#### THE EXERCISE:
Go through the listing and copy every line word for word.

** Begin SOURCE EXCERPT **

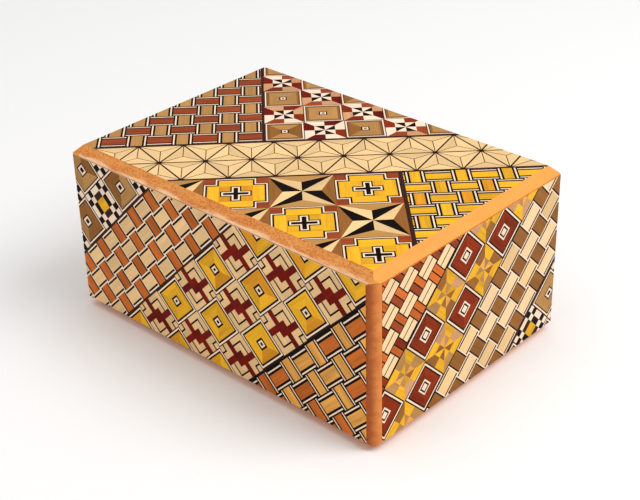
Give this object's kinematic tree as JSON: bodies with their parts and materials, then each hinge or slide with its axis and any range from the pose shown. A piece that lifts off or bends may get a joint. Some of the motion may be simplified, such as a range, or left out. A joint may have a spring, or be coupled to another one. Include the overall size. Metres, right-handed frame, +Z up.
{
  "type": "puzzle box",
  "caption": "Small oblong wooden secret box with marquetry faces, a sliding lid and sliding end and bottom panels.",
  "frame": {"origin": "centre of the resting face, under the middle of the closed box", "axes": "+X along the long side, the way the lid slides open; +Y to the rear; +Z up"},
  "size_m": [0.1212, 0.084, 0.0565],
  "materials": {
    "orange_wood": "clear satin lacquer",
    "inlaid_wood": "yosegi inlay under clear satin lacquer",
    "pale_inner_wood": "planed, unlacquered",
    "dark_hardwood": "planed, waxed"
  },
  "bodies": {
    "case": {"front_board": "orange_wood", "front_marquetry": "inlaid_wood", "rear_board": "orange_wood", "rear_marquetry": "inlaid_wood", "lid_guide_front": "dark_hardwood", "lid_guide_rear": "dark_hardwood", "bottom_guide_front": "dark_hardwood", "bottom_guide_rear": "dark_hardwood", "left_inner_end": "pale_inner_wood", "right_inner_end": "pale_inner_wood", "tray_floor": "pale_inner_wood"},
    "lid": {"lid_board": "orange_wood", "lid_marquetry": "inlaid_wood"},
    "bottom_panel": {"bottom_board": "orange_wood", "bottom_marquetry": "inlaid_wood", "bottom_key": "dark_hardwood"},
    "right_end_panel": {"right_end_board": "orange_wood", "right_end_marquetry": "inlaid_wood", "right_end_key": "dark_hardwood"},
    "left_end_panel": {"left_end_board": "orange_wood", "left_end_marquetry": "inlaid_wood", "left_end_key": "dark_hardwood"}
  },
  "joints": [
    {"name": "lid_slide", "type": "slide", "parent": "case", "child": "lid", "axis": [1, 0, 0], "range_m": [0, 0.1]},
    {"name": "right_end_panel_slide", "type": "slide", "parent": "case", "child": "right_end_panel", "axis": [0, 0, -1], "range_m": [0, 0.004]},
    {"name": "bottom_panel_slide", "type": "slide", "parent": "case", "child": "bottom_panel", "axis": [-1, 0, 0], "range_m": [0, 0.004]},
    {"name": "left_end_panel_slide", "type": "slide", "parent": "case", "child": "left_end_panel", "axis": [0, 0, 1], "range_m": [0, 0.004]}
  ]
}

** End SOURCE EXCERPT **

#### RESPONSE TO THE EXERCISE:
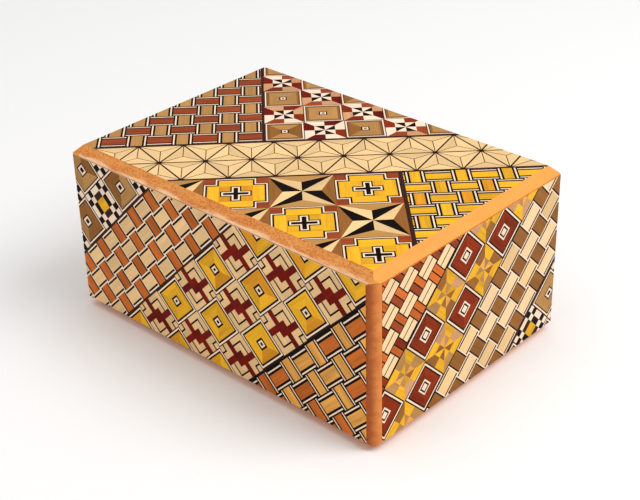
Give this object's kinematic tree as JSON: bodies with their parts and materials, then each hinge or slide with its axis and any range from the pose shown. A piece that lifts off or bends may get a joint. Some of the motion may be simplified, such as a range, or left out. A joint may have a spring, or be coupled to another one. Include the overall size. Metres, right-handed frame, +Z up.
{
  "type": "puzzle box",
  "caption": "Small oblong wooden secret box with marquetry faces, a sliding lid and sliding end and bottom panels.",
  "frame": {"origin": "centre of the resting face, under the middle of the closed box", "axes": "+X along the long side, the way the lid slides open; +Y to the rear; +Z up"},
  "size_m": [0.1212, 0.084, 0.0565],
  "materials": {
    "orange_wood": "clear satin lacquer",
    "inlaid_wood": "yosegi inlay under clear satin lacquer",
    "pale_inner_wood": "planed, unlacquered",
    "dark_hardwood": "planed, waxed"
  },
  "bodies": {
    "case": {"front_board": "orange_wood", "front_marquetry": "inlaid_wood", "rear_board": "orange_wood", "rear_marquetry": "inlaid_wood", "lid_guide_front": "dark_hardwood", "lid_guide_rear": "dark_hardwood", "bottom_guide_front": "dark_hardwood", "bottom_guide_rear": "dark_hardwood", "left_inner_end": "pale_inner_wood", "right_inner_end": "pale_inner_wood", "tray_floor": "pale_inner_wood"},
    "lid": {"lid_board": "orange_wood", "lid_marquetry": "inlaid_wood"},
    "bottom_panel": {"bottom_board": "orange_wood", "bottom_marquetry": "inlaid_wood", "bottom_key": "dark_hardwood"},
    "right_end_panel": {"right_end_board": "orange_wood", "right_end_marquetry": "inlaid_wood", "right_end_key": "dark_hardwood"},
    "left_end_panel": {"left_end_board": "orange_wood", "left_end_marquetry": "inlaid_wood", "left_end_key": "dark_hardwood"}
  },
  "joints": [
    {"name": "lid_slide", "type": "slide", "parent": "case", "child": "lid", "axis": [1, 0, 0], "range_m": [0, 0.1]},
    {"name": "right_end_panel_slide", "type": "slide", "parent": "case", "child": "right_end_panel", "axis": [0, 0, -1], "range_m": [0, 0.004]},
    {"name": "bottom_panel_slide", "type": "slide", "parent": "case", "child": "bottom_panel", "axis": [-1, 0, 0], "range_m": [0, 0.004]},
    {"name": "left_end_panel_slide", "type": "slide", "parent": "case", "child": "left_end_panel", "axis": [0, 0, 1], "range_m": [0, 0.004]}
  ]
}